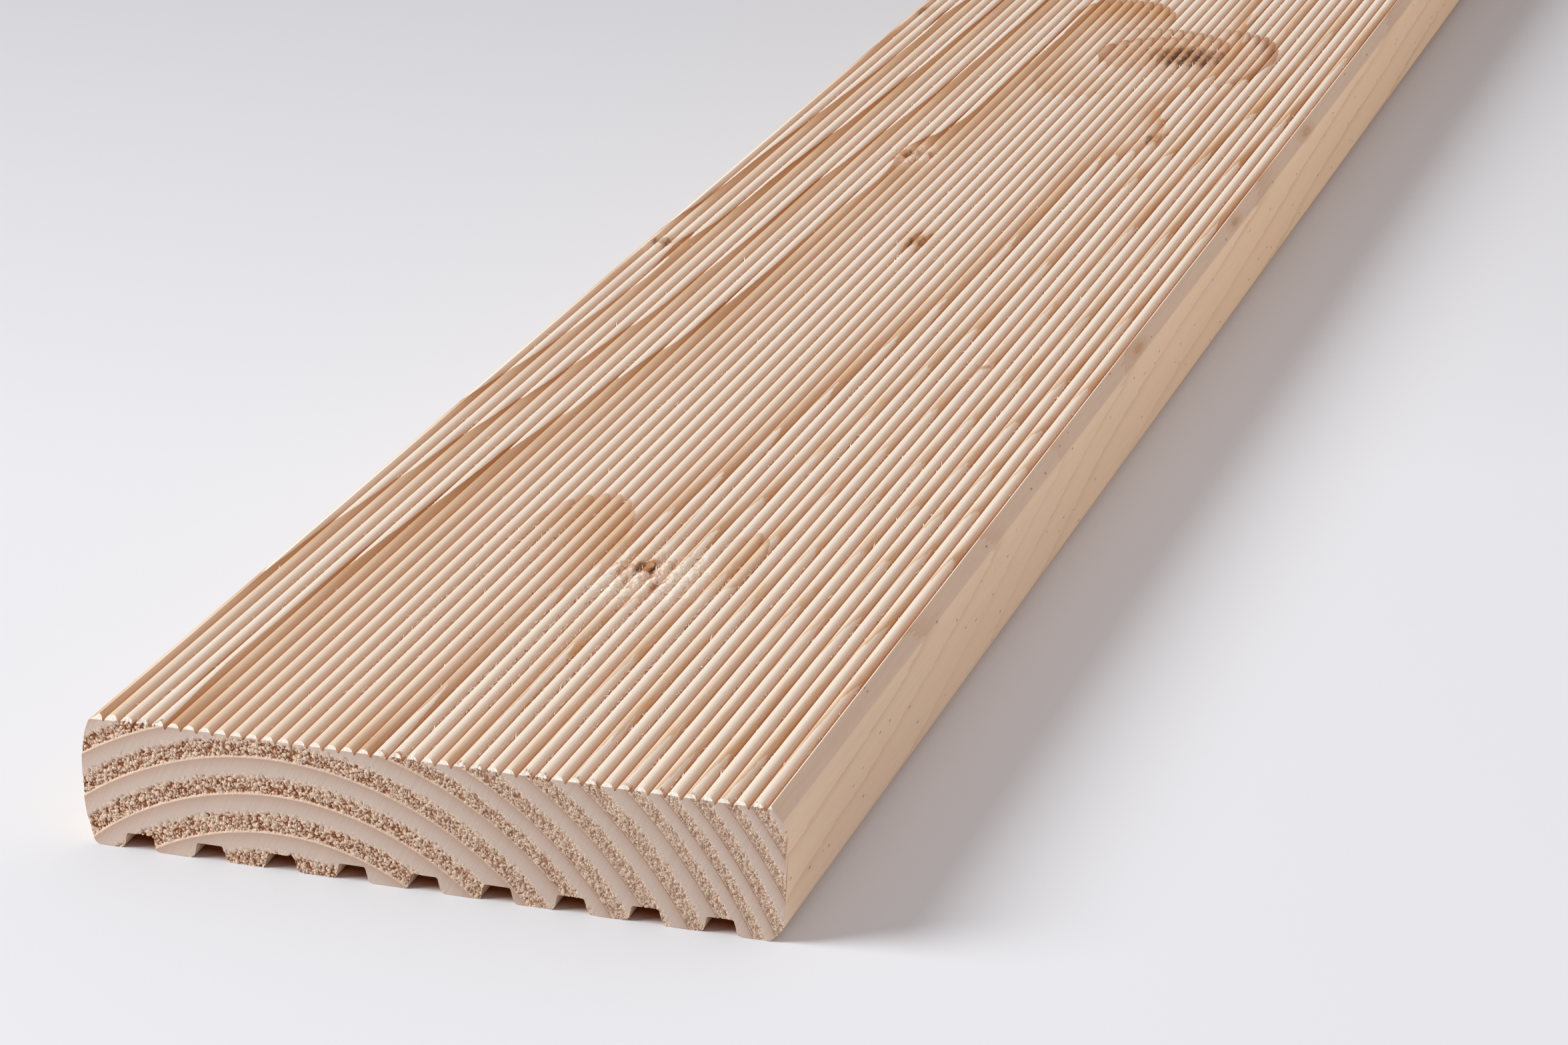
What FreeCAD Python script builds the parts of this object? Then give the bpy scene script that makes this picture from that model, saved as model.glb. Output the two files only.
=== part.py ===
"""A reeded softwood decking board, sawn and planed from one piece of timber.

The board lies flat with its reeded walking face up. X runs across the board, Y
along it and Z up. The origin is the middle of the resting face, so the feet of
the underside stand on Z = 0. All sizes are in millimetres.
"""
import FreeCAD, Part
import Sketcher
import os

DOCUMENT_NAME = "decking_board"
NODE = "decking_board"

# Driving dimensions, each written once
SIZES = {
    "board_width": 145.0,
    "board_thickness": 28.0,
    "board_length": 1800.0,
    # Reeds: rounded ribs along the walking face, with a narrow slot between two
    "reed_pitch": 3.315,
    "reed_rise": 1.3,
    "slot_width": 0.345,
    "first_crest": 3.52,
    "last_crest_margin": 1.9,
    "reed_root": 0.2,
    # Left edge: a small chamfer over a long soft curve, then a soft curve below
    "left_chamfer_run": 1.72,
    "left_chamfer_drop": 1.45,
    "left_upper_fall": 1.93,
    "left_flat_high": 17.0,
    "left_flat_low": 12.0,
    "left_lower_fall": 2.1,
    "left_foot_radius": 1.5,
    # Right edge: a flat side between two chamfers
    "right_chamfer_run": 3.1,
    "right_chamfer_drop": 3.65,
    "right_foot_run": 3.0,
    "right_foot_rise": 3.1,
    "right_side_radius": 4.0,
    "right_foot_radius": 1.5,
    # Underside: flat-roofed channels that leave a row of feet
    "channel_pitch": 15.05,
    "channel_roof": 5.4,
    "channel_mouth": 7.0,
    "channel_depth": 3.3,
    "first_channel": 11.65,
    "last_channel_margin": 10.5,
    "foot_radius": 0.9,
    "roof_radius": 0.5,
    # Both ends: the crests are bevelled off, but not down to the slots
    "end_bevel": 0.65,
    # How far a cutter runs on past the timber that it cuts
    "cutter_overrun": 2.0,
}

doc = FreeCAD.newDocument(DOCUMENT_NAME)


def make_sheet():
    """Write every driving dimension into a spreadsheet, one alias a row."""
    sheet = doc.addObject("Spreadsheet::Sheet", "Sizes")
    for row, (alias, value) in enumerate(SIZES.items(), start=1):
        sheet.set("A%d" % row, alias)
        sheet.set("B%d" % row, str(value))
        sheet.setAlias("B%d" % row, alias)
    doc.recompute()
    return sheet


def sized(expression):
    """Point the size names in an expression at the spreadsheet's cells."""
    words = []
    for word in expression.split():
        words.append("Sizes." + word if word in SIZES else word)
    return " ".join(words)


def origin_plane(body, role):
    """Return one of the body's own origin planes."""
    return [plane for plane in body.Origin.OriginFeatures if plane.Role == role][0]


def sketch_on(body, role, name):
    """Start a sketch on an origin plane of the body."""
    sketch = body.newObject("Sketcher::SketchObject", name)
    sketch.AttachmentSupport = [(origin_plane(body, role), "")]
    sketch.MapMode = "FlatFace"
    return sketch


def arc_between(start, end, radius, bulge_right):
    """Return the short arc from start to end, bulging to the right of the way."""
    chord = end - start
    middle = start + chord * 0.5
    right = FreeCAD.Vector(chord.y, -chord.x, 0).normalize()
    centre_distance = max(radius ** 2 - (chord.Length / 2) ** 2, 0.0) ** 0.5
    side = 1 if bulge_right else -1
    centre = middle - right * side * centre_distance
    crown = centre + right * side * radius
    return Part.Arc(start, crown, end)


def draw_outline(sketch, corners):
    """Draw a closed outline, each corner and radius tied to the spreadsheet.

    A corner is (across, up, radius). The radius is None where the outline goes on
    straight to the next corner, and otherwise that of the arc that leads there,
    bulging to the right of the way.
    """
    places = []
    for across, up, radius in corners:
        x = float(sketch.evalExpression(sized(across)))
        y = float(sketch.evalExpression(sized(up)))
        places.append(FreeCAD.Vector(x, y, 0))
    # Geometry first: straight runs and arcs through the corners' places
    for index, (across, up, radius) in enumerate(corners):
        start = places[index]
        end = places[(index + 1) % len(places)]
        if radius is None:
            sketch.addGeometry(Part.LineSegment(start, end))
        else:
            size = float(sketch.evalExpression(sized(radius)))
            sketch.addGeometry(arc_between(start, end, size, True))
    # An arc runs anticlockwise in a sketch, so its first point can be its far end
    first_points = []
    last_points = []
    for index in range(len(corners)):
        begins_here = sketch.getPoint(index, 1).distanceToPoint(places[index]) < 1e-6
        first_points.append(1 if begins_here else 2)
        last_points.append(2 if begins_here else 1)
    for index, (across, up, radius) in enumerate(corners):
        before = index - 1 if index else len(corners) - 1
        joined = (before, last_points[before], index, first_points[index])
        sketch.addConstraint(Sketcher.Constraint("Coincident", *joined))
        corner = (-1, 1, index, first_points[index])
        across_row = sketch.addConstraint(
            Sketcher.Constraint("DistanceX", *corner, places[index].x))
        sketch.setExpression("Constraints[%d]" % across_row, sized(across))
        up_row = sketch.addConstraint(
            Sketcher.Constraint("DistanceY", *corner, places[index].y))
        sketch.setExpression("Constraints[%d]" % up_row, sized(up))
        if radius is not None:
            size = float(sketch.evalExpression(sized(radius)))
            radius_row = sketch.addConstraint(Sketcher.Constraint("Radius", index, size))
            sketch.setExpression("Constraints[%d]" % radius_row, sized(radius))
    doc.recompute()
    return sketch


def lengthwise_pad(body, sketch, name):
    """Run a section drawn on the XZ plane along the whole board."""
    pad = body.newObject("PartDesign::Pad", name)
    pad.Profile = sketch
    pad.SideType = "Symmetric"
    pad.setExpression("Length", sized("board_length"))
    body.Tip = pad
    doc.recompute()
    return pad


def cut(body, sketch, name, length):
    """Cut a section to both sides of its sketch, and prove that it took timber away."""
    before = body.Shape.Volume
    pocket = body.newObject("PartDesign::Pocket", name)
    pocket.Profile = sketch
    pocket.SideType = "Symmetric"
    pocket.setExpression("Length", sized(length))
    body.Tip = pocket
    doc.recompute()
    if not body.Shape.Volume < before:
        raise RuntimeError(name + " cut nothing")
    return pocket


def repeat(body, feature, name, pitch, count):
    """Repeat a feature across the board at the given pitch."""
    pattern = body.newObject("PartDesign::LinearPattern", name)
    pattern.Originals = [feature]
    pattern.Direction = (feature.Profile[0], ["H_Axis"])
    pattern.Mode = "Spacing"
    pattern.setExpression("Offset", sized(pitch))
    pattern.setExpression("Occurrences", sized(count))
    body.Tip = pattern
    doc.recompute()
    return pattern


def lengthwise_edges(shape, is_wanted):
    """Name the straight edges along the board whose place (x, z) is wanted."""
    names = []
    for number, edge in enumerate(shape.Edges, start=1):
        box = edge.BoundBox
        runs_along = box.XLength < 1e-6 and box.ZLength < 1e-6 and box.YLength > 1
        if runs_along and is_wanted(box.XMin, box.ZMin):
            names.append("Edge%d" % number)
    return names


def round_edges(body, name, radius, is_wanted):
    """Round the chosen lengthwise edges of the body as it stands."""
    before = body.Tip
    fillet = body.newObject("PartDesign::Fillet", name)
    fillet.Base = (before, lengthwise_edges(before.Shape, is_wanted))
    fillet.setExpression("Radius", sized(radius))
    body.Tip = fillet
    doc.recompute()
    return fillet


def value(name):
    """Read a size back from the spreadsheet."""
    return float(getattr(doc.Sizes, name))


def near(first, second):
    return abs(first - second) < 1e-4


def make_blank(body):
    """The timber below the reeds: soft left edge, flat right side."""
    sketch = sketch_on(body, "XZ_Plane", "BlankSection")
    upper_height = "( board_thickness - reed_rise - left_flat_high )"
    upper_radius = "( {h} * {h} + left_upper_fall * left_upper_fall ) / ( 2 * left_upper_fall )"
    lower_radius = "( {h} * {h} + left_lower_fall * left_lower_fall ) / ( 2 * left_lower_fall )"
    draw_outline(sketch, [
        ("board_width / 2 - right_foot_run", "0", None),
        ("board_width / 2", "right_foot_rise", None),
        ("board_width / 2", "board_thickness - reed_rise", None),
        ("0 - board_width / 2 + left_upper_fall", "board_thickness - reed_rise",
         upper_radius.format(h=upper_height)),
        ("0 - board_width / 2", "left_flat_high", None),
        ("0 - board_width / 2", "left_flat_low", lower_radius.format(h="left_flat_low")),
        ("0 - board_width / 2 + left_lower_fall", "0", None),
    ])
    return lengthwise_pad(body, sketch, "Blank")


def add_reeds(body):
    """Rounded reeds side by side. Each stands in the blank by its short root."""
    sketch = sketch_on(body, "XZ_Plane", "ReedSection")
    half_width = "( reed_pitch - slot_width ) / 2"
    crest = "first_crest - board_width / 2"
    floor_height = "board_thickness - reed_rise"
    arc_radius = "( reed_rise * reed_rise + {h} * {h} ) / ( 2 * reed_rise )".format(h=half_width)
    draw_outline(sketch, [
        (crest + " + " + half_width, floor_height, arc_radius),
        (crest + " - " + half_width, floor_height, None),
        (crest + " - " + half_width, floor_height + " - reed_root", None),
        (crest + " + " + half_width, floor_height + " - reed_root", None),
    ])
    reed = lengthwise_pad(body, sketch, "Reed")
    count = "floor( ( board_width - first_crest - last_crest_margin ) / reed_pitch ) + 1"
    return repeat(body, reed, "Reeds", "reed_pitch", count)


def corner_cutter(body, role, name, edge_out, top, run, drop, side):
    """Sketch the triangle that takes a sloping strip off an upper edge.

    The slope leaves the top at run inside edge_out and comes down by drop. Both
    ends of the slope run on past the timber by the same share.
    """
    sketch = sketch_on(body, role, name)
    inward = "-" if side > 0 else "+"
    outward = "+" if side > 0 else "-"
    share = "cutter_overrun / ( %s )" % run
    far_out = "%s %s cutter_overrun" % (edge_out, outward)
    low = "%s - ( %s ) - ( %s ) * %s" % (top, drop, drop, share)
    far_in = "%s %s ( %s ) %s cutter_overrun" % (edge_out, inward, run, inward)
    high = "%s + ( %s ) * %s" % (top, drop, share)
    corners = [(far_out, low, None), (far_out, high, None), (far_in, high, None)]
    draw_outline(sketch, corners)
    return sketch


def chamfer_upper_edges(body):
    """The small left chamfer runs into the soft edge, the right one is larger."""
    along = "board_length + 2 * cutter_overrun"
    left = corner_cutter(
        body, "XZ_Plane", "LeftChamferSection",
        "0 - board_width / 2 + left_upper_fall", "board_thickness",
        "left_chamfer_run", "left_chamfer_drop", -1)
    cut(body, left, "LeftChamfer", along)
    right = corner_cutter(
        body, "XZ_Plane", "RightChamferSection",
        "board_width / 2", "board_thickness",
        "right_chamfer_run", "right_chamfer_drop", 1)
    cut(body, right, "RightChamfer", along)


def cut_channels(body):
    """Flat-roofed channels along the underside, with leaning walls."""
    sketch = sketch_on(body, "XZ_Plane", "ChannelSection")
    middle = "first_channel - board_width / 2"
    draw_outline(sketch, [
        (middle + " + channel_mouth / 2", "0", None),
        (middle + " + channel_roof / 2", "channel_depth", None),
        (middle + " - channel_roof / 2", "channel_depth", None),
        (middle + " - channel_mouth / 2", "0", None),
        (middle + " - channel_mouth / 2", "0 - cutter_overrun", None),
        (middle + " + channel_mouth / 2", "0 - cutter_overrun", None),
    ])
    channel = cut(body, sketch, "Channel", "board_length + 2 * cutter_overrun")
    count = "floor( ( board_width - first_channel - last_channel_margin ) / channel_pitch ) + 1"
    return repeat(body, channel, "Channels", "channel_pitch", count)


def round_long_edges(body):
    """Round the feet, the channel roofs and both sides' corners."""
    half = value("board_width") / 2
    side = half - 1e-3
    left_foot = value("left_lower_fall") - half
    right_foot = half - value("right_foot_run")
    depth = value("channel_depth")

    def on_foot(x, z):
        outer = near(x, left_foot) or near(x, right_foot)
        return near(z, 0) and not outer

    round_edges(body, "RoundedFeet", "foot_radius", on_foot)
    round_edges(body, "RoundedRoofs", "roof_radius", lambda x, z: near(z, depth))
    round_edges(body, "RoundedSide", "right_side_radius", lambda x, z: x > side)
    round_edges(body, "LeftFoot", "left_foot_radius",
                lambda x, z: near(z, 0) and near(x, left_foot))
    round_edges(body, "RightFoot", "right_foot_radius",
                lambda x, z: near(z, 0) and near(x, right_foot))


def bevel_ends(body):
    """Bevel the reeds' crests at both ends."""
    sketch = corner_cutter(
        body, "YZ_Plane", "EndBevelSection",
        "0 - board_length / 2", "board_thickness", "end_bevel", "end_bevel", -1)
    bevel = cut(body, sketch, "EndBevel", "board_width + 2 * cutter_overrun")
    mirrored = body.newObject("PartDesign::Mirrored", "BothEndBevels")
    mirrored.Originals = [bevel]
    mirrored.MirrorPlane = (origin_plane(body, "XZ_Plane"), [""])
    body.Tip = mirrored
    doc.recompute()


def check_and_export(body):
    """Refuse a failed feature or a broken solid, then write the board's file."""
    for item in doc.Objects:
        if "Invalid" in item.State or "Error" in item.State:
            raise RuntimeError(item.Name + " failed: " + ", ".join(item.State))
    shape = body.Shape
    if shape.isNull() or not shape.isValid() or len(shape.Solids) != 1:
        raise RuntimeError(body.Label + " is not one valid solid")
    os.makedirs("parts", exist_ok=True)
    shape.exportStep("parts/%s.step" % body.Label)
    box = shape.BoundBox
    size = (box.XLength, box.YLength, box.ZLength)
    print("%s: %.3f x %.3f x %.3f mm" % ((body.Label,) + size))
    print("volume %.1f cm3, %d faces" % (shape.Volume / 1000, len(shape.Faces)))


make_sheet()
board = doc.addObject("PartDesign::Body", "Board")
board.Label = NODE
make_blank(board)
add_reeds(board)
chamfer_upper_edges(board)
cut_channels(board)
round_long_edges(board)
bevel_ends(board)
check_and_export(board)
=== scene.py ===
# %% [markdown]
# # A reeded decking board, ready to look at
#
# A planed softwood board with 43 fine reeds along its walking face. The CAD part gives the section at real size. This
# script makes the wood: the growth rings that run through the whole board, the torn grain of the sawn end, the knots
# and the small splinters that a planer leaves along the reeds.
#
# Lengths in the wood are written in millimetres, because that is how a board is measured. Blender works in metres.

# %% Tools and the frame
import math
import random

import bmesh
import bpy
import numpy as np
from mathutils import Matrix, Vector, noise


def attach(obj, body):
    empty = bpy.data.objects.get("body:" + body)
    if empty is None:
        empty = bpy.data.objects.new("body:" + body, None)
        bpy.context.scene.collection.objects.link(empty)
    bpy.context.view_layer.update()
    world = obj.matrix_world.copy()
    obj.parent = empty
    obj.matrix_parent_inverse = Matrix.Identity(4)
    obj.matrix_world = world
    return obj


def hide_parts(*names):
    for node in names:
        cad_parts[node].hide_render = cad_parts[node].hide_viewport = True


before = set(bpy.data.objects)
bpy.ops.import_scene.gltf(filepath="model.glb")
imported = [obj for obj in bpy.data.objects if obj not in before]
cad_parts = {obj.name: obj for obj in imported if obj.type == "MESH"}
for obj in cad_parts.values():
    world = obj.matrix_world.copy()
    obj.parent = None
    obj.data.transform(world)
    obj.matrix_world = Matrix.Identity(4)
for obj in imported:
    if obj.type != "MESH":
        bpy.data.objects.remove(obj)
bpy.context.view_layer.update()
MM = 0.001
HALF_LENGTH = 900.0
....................
OBJECTIVE
Collect, from the material above, every line containing the word "script".

RESULT
What FreeCAD Python script builds the parts of this object? Then give the bpy scene script that makes this picture from that model, saved as model.glb. Output the two files only.
# script makes the wood: the growth rings that run through the whole board, the torn grain of the sawn end, the knots